Greece has an old cheese-making tradition. Besides feta cheese, you will be surprised by how many other delicious kinds of cheese this country offers.
This almighty cheese has been around us for ages. Usually made out of goat or mixture of goat and sheep milk, this cheese is stored in barrels and afterward placed into salted water for the finest taste. After two months feta is sold on supermarket shelves.
Belonging to the pasta filata cheese family, Kasseri cheese is semi-hard, sweet, and salty cheese with a yellowish color. The process of making lasts for four months, mostly made out of sheep milk. Kasseri is commonly used in pasta making, as a side dish or sandwich.
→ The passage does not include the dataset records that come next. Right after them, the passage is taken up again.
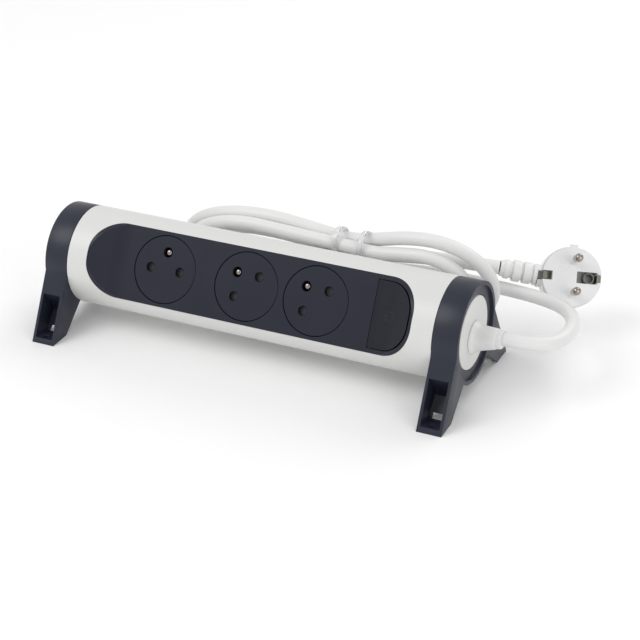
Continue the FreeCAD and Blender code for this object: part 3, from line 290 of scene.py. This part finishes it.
def grown(name, base_mesh, tree, sockets, values, placement=None):
    """Runs a tree on a mesh and keeps the result as a plain piece at the origin."""
    carrier = bpy.data.objects.new(name, base_mesh)
    scene.collection.objects.link(carrier)
    modifier = carrier.modifiers.new("tree", "NODES")
    modifier.node_group = tree
    for label, value in values.items():
        modifier[sockets[label]] = value
    made = bpy.data.meshes.new_from_object(
        carrier.evaluated_get(bpy.context.evaluated_depsgraph_get()))
    carrier.modifiers.clear()
    carrier.data = made
    if placement:
        made.transform(placement)
    shape = bmesh.new()
    shape.from_mesh(made)
    bmesh.ops.remove_doubles(shape, verts=shape.verts, dist=1e-7)
    bmesh.ops.recalc_face_normals(shape, faces=shape.faces)
    shape.to_mesh(made)
    shape.free()
    made.shade_smooth()
    made.set_sharp_from_angle(angle=math.radians(50))
    return carrier


rib_tree, rib_given, rib_end, rib_sockets = new_tree("rib_row", [
    ("Rib Count", "Int"), ("Rib Pitch", "Float"), ("Rib Width", "Float"),
    ("Rib Radius", "Float"), ("Rib Depth", "Float"), ("Edge Radius", "Float"),
    ("Material", "Material")])
rib_circle = rib_tree.nodes.new("GeometryNodeCurvePrimitiveCircle")
rib_circle.inputs["Resolution"].default_value = 96
rib_solid = swept_section(rib_tree, rib_circle.outputs["Curve"], (0.0, 0.0, 1.0), rib_given,
                          "Rib Width", "Rib Depth", 5)
rib_half = rib_tree.nodes.new("ShaderNodeMath")
rib_half.operation = "MULTIPLY"
rib_half.inputs[1].default_value = 0.5
rib_middle = rib_tree.nodes.new("ShaderNodeMath")
rib_middle.operation = "SUBTRACT"
rib_step = rib_tree.nodes.new("ShaderNodeCombineXYZ")
rib_places = rib_tree.nodes.new("GeometryNodeMeshLine")
rib_row = rib_tree.nodes.new("GeometryNodeInstanceOnPoints")
rib_row.inputs["Rotation"].default_value = (0.0, math.pi / 2.0, 0.0)
for start, finish in (
        (rib_given.outputs["Rib Depth"], rib_half.inputs[0]),
        (rib_given.outputs["Rib Radius"], rib_middle.inputs[0]),
        (rib_half.outputs[0], rib_middle.inputs[1]),
        (rib_middle.outputs[0], rib_circle.inputs["Radius"]),
        (rib_given.outputs["Rib Pitch"], rib_step.inputs["X"]),
        (rib_given.outputs["Rib Count"], rib_places.inputs["Count"]),
        (rib_step.outputs["Vector"], rib_places.inputs["Offset"]),
        (rib_places.outputs["Mesh"], rib_row.inputs["Points"]),
        (rib_solid, rib_row.inputs["Instance"])):
    rib_tree.links.new(start, finish)
finish_tree(rib_tree, rib_row.outputs["Instances"], rib_given, rib_end)
sleeve_ribs = grown("plug_sleeve_ribs", bpy.data.meshes.new("rib_base"), rib_tree, rib_sockets,
                    {"Rib Count": 2, "Rib Pitch": -0.0062, "Rib Width": 0.0049,
                     "Rib Radius": 0.0063, "Rib Depth": 0.0019, "Edge Radius": 0.0006,
                     "Material": sheath},
                    relief_place @ Matrix.Translation((-0.0055, 0.0, 0.0)))
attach(sleeve_ribs, "stand")

# ------------------------------------------------------------------ cord ties
# Two clear soft-plastic bands, each drawn round all six strands at the waist of the hank.
# They stand a little proud above the bundle, where the band springs back.

clear_band = polymer("clear_band", (0.93, 0.94, 0.95), 0.16, 240.0, 0.0002, 0.02)
clear_shader = clear_band.node_tree.nodes["Principled BSDF"]
clear_shader.inputs["Transmission Weight"].default_value = 0.72
clear_shader.inputs["IOR"].default_value = 1.42
# One band as (depth, height) on the hank, in millimetres.
tie_outline = [(-9.4, 42), (-9.5, 50), (-8.2, 56), (-3.5, 59.6), (2.5, 59.8), (7.6, 57),
               (9.6, 51), (9.6, 42), (9.4, 34), (6.5, 28.6), (0, 27.4), (-6.3, 28.4), (-9.2, 34)]
tie_tree, tie_given, tie_end, tie_sockets = new_tree("band_round_path", [
    ("Band Width", "Float"), ("Band Thickness", "Float"), ("Edge Radius", "Float"),
    ("Material", "Material")], takes="Path")
path_as_curve = tie_tree.nodes.new("GeometryNodeMeshToCurve")
tie_tree.links.new(tie_given.outputs["Path"], path_as_curve.inputs["Mesh"])
tie_solid = swept_section(tie_tree, path_as_curve.outputs["Curve"], (1.0, 0.0, 0.0), tie_given,
                          "Band Width", "Band Thickness", 3)
finish_tree(tie_tree, tie_solid, tie_given, tie_end)
for tie_name, tie_x in (("left", 26.0), ("right", 42.0)):
    tie_curve = bpy.data.curves.new("tie_path", "CURVE")
    tie_curve.dimensions = "3D"
    tie_curve.resolution_u = 8
    tie_line = tie_curve.splines.new("NURBS")
    tie_line.points.add(len(tie_outline) - 1)
    for point, (depth, height) in zip(tie_line.points, tie_outline):
        point.co = [c / 1000.0 for c in hank_point(tie_x, depth, height)] + [1.0]
    tie_line.order_u = 3
    tie_line.use_cyclic_u = True
    tie_path = bpy.data.objects.new("tie_path", tie_curve)
    scene.collection.objects.link(tie_path)
    path_mesh = bpy.data.meshes.new_from_object(
        tie_path.evaluated_get(bpy.context.evaluated_depsgraph_get()))
    bpy.data.objects.remove(tie_path)
    tie = grown("tie_" + tie_name, path_mesh, tie_tree, tie_sockets,
                {"Band Width": 0.0034, "Band Thickness": 0.0012, "Edge Radius": 0.0004,
                 "Material": clear_band})
    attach(tie, "stand")
    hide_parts("cord_tie_" + tie_name)

# ------------------------------------------------------------------ end brackets
# Dark blue-grey mouldings: a ring that carries the barrel's hub on two splayed legs, each leg
# hollowed for a foot screw.  Their edges are rounded as a moulded edge is.


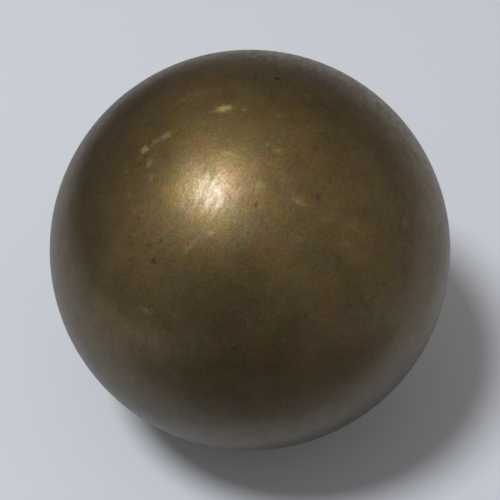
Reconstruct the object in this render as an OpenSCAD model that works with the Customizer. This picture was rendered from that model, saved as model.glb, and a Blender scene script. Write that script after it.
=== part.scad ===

This very traditional Greek cheese is made out of unpasteurized goat, or sheep’s milk (or in a combination of both) has a very sharp, salty, strong taste with a dry texture. The process of making this cheese can last even for a year, basically the dryer, the better. It gives an extra taste if mixed in sauces or rendered on the top of pizza and pasta.
Having origin from Feta, this cheese is a bit creamier than feta itself. This semi-soft cheese is strictly made in Central and Western Macedonia and in Thessalia in protected areas. Manouri has less salted produced out of whey of sheep’s or goat’s milk. It can be mixed in salads and can be used as a dessert cheese as well.